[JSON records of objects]
====

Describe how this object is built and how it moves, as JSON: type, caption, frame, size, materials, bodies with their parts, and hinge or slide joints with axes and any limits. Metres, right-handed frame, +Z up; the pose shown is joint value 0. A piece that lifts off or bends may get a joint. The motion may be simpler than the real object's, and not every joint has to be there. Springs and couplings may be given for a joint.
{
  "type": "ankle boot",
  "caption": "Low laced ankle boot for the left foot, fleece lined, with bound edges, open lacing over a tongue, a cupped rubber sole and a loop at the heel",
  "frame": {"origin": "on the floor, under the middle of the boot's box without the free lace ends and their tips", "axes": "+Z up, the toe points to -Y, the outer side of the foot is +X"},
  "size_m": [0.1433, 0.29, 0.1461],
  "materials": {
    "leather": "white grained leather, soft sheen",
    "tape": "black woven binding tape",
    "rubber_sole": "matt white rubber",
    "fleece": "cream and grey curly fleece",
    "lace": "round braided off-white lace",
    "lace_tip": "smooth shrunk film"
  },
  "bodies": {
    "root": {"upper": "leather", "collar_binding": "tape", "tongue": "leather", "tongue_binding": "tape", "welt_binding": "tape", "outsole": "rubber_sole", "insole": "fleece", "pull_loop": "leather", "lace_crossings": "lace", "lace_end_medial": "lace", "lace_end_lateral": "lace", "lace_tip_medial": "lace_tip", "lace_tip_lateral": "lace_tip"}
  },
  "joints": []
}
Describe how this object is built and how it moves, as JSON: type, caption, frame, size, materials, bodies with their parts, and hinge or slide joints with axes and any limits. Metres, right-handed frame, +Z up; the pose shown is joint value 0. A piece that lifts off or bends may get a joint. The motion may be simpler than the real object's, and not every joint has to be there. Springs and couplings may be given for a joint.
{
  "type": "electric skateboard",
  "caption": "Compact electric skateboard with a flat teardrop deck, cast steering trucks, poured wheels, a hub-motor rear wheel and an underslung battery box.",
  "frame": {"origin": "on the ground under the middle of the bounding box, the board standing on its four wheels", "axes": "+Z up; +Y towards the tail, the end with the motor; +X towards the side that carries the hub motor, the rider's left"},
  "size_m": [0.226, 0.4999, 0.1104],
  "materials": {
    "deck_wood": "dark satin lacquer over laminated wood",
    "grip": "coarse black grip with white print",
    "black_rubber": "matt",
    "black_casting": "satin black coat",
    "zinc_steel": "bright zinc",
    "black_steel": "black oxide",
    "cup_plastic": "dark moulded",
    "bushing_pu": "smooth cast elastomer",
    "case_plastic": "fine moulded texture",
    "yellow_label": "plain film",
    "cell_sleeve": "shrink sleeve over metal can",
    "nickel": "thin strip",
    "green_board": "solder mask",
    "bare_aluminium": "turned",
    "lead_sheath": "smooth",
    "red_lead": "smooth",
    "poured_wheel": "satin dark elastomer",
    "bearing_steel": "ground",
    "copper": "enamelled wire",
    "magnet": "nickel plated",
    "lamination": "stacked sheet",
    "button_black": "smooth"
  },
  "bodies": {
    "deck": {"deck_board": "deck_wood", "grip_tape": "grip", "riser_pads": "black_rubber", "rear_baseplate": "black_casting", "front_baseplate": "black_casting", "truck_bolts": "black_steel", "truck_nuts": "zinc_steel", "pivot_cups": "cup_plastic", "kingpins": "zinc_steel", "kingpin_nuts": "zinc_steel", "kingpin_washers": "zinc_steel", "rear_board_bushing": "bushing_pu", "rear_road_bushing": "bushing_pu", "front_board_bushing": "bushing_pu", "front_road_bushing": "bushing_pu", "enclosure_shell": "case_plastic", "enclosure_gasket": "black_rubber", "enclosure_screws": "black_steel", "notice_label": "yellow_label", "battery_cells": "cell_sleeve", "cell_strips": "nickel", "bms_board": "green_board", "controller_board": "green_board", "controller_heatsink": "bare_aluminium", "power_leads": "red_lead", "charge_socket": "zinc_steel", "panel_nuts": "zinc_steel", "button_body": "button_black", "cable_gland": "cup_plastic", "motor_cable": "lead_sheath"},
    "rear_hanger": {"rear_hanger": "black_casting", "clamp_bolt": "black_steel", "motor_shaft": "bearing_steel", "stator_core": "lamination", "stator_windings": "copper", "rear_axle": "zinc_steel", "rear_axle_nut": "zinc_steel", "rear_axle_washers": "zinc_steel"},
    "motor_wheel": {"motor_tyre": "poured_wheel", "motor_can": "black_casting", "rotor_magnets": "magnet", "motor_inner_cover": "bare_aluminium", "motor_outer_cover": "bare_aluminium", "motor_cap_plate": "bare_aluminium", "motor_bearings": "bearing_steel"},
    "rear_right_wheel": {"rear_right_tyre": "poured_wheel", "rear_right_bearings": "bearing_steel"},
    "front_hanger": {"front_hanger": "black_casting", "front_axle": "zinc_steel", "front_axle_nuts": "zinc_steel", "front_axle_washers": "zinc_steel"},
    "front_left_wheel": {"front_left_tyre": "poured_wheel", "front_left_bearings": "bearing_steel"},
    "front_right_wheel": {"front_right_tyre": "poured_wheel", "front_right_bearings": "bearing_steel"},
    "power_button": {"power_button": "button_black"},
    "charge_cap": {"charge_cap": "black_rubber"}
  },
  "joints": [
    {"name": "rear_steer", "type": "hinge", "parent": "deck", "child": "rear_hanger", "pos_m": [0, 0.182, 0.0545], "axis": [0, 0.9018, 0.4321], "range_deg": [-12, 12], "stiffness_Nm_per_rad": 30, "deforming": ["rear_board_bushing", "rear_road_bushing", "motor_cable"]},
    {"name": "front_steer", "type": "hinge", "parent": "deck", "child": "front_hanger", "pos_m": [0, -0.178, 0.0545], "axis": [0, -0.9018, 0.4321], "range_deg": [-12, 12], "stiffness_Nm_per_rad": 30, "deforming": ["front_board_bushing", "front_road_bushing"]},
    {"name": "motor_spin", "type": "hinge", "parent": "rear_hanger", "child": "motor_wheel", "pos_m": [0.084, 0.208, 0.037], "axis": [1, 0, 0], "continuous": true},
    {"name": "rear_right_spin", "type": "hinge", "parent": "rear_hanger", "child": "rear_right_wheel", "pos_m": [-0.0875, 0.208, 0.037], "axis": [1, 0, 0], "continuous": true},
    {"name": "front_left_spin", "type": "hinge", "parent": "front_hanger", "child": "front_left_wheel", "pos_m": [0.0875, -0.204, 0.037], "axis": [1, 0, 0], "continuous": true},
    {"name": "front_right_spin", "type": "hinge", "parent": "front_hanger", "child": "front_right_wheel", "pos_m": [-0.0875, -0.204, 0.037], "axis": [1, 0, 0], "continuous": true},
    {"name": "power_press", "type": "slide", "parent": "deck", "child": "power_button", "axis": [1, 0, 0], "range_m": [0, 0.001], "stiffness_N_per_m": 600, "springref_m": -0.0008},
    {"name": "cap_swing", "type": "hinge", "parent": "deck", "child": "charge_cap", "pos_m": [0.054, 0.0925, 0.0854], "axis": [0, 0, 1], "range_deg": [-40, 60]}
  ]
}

====

### Challenge
Exactly reproduce every line of the records.

### Reply to the exercise
Describe how this object is built and how it moves, as JSON: type, caption, frame, size, materials, bodies with their parts, and hinge or slide joints with axes and any limits. Metres, right-handed frame, +Z up; the pose shown is joint value 0. A piece that lifts off or bends may get a joint. The motion may be simpler than the real object's, and not every joint has to be there. Springs and couplings may be given for a joint.
{
  "type": "ankle boot",
  "caption": "Low laced ankle boot for the left foot, fleece lined, with bound edges, open lacing over a tongue, a cupped rubber sole and a loop at the heel",
  "frame": {"origin": "on the floor, under the middle of the boot's box without the free lace ends and their tips", "axes": "+Z up, the toe points to -Y, the outer side of the foot is +X"},
  "size_m": [0.1433, 0.29, 0.1461],
  "materials": {
    "leather": "white grained leather, soft sheen",
    "tape": "black woven binding tape",
    "rubber_sole": "matt white rubber",
    "fleece": "cream and grey curly fleece",
    "lace": "round braided off-white lace",
    "lace_tip": "smooth shrunk film"
  },
  "bodies": {
    "root": {"upper": "leather", "collar_binding": "tape", "tongue": "leather", "tongue_binding": "tape", "welt_binding": "tape", "outsole": "rubber_sole", "insole": "fleece", "pull_loop": "leather", "lace_crossings": "lace", "lace_end_medial": "lace", "lace_end_lateral": "lace", "lace_tip_medial": "lace_tip", "lace_tip_lateral": "lace_tip"}
  },
  "joints": []
}
Describe how this object is built and how it moves, as JSON: type, caption, frame, size, materials, bodies with their parts, and hinge or slide joints with axes and any limits. Metres, right-handed frame, +Z up; the pose shown is joint value 0. A piece that lifts off or bends may get a joint. The motion may be simpler than the real object's, and not every joint has to be there. Springs and couplings may be given for a joint.
{
  "type": "electric skateboard",
  "caption": "Compact electric skateboard with a flat teardrop deck, cast steering trucks, poured wheels, a hub-motor rear wheel and an underslung battery box.",
  "frame": {"origin": "on the ground under the middle of the bounding box, the board standing on its four wheels", "axes": "+Z up; +Y towards the tail, the end with the motor; +X towards the side that carries the hub motor, the rider's left"},
  "size_m": [0.226, 0.4999, 0.1104],
  "materials": {
    "deck_wood": "dark satin lacquer over laminated wood",
    "grip": "coarse black grip with white print",
    "black_rubber": "matt",
    "black_casting": "satin black coat",
    "zinc_steel": "bright zinc",
    "black_steel": "black oxide",
    "cup_plastic": "dark moulded",
    "bushing_pu": "smooth cast elastomer",
    "case_plastic": "fine moulded texture",
    "yellow_label": "plain film",
    "cell_sleeve": "shrink sleeve over metal can",
    "nickel": "thin strip",
    "green_board": "solder mask",
    "bare_aluminium": "turned",
    "lead_sheath": "smooth",
    "red_lead": "smooth",
    "poured_wheel": "satin dark elastomer",
    "bearing_steel": "ground",
    "copper": "enamelled wire",
    "magnet": "nickel plated",
    "lamination": "stacked sheet",
    "button_black": "smooth"
  },
  "bodies": {
    "deck": {"deck_board": "deck_wood", "grip_tape": "grip", "riser_pads": "black_rubber", "rear_baseplate": "black_casting", "front_baseplate": "black_casting", "truck_bolts": "black_steel", "truck_nuts": "zinc_steel", "pivot_cups": "cup_plastic", "kingpins": "zinc_steel", "kingpin_nuts": "zinc_steel", "kingpin_washers": "zinc_steel", "rear_board_bushing": "bushing_pu", "rear_road_bushing": "bushing_pu", "front_board_bushing": "bushing_pu", "front_road_bushing": "bushing_pu", "enclosure_shell": "case_plastic", "enclosure_gasket": "black_rubber", "enclosure_screws": "black_steel", "notice_label": "yellow_label", "battery_cells": "cell_sleeve", "cell_strips": "nickel", "bms_board": "green_board", "controller_board": "green_board", "controller_heatsink": "bare_aluminium", "power_leads": "red_lead", "charge_socket": "zinc_steel", "panel_nuts": "zinc_steel", "button_body": "button_black", "cable_gland": "cup_plastic", "motor_cable": "lead_sheath"},
    "rear_hanger": {"rear_hanger": "black_casting", "clamp_bolt": "black_steel", "motor_shaft": "bearing_steel", "stator_core": "lamination", "stator_windings": "copper", "rear_axle": "zinc_steel", "rear_axle_nut": "zinc_steel", "rear_axle_washers": "zinc_steel"},
    "motor_wheel": {"motor_tyre": "poured_wheel", "motor_can": "black_casting", "rotor_magnets": "magnet", "motor_inner_cover": "bare_aluminium", "motor_outer_cover": "bare_aluminium", "motor_cap_plate": "bare_aluminium", "motor_bearings": "bearing_steel"},
    "rear_right_wheel": {"rear_right_tyre": "poured_wheel", "rear_right_bearings": "bearing_steel"},
    "front_hanger": {"front_hanger": "black_casting", "front_axle": "zinc_steel", "front_axle_nuts": "zinc_steel", "front_axle_washers": "zinc_steel"},
    "front_left_wheel": {"front_left_tyre": "poured_wheel", "front_left_bearings": "bearing_steel"},
    "front_right_wheel": {"front_right_tyre": "poured_wheel", "front_right_bearings": "bearing_steel"},
    "power_button": {"power_button": "button_black"},
    "charge_cap": {"charge_cap": "black_rubber"}
  },
  "joints": [
    {"name": "rear_steer", "type": "hinge", "parent": "deck", "child": "rear_hanger", "pos_m": [0, 0.182, 0.0545], "axis": [0, 0.9018, 0.4321], "range_deg": [-12, 12], "stiffness_Nm_per_rad": 30, "deforming": ["rear_board_bushing", "rear_road_bushing", "motor_cable"]},
    {"name": "front_steer", "type": "hinge", "parent": "deck", "child": "front_hanger", "pos_m": [0, -0.178, 0.0545], "axis": [0, -0.9018, 0.4321], "range_deg": [-12, 12], "stiffness_Nm_per_rad": 30, "deforming": ["front_board_bushing", "front_road_bushing"]},
    {"name": "motor_spin", "type": "hinge", "parent": "rear_hanger", "child": "motor_wheel", "pos_m": [0.084, 0.208, 0.037], "axis": [1, 0, 0], "continuous": true},
    {"name": "rear_right_spin", "type": "hinge", "parent": "rear_hanger", "child": "rear_right_wheel", "pos_m": [-0.0875, 0.208, 0.037], "axis": [1, 0, 0], "continuous": true},
    {"name": "front_left_spin", "type": "hinge", "parent": "front_hanger", "child": "front_left_wheel", "pos_m": [0.0875, -0.204, 0.037], "axis": [1, 0, 0], "continuous": true},
    {"name": "front_right_spin", "type": "hinge", "parent": "front_hanger", "child": "front_right_wheel", "pos_m": [-0.0875, -0.204, 0.037], "axis": [1, 0, 0], "continuous": true},
    {"name": "power_press", "type": "slide", "parent": "deck", "child": "power_button", "axis": [1, 0, 0], "range_m": [0, 0.001], "stiffness_N_per_m": 600, "springref_m": -0.0008},
    {"name": "cap_swing", "type": "hinge", "parent": "deck", "child": "charge_cap", "pos_m": [0.054, 0.0925, 0.0854], "axis": [0, 0, 1], "range_deg": [-40, 60]}
  ]
}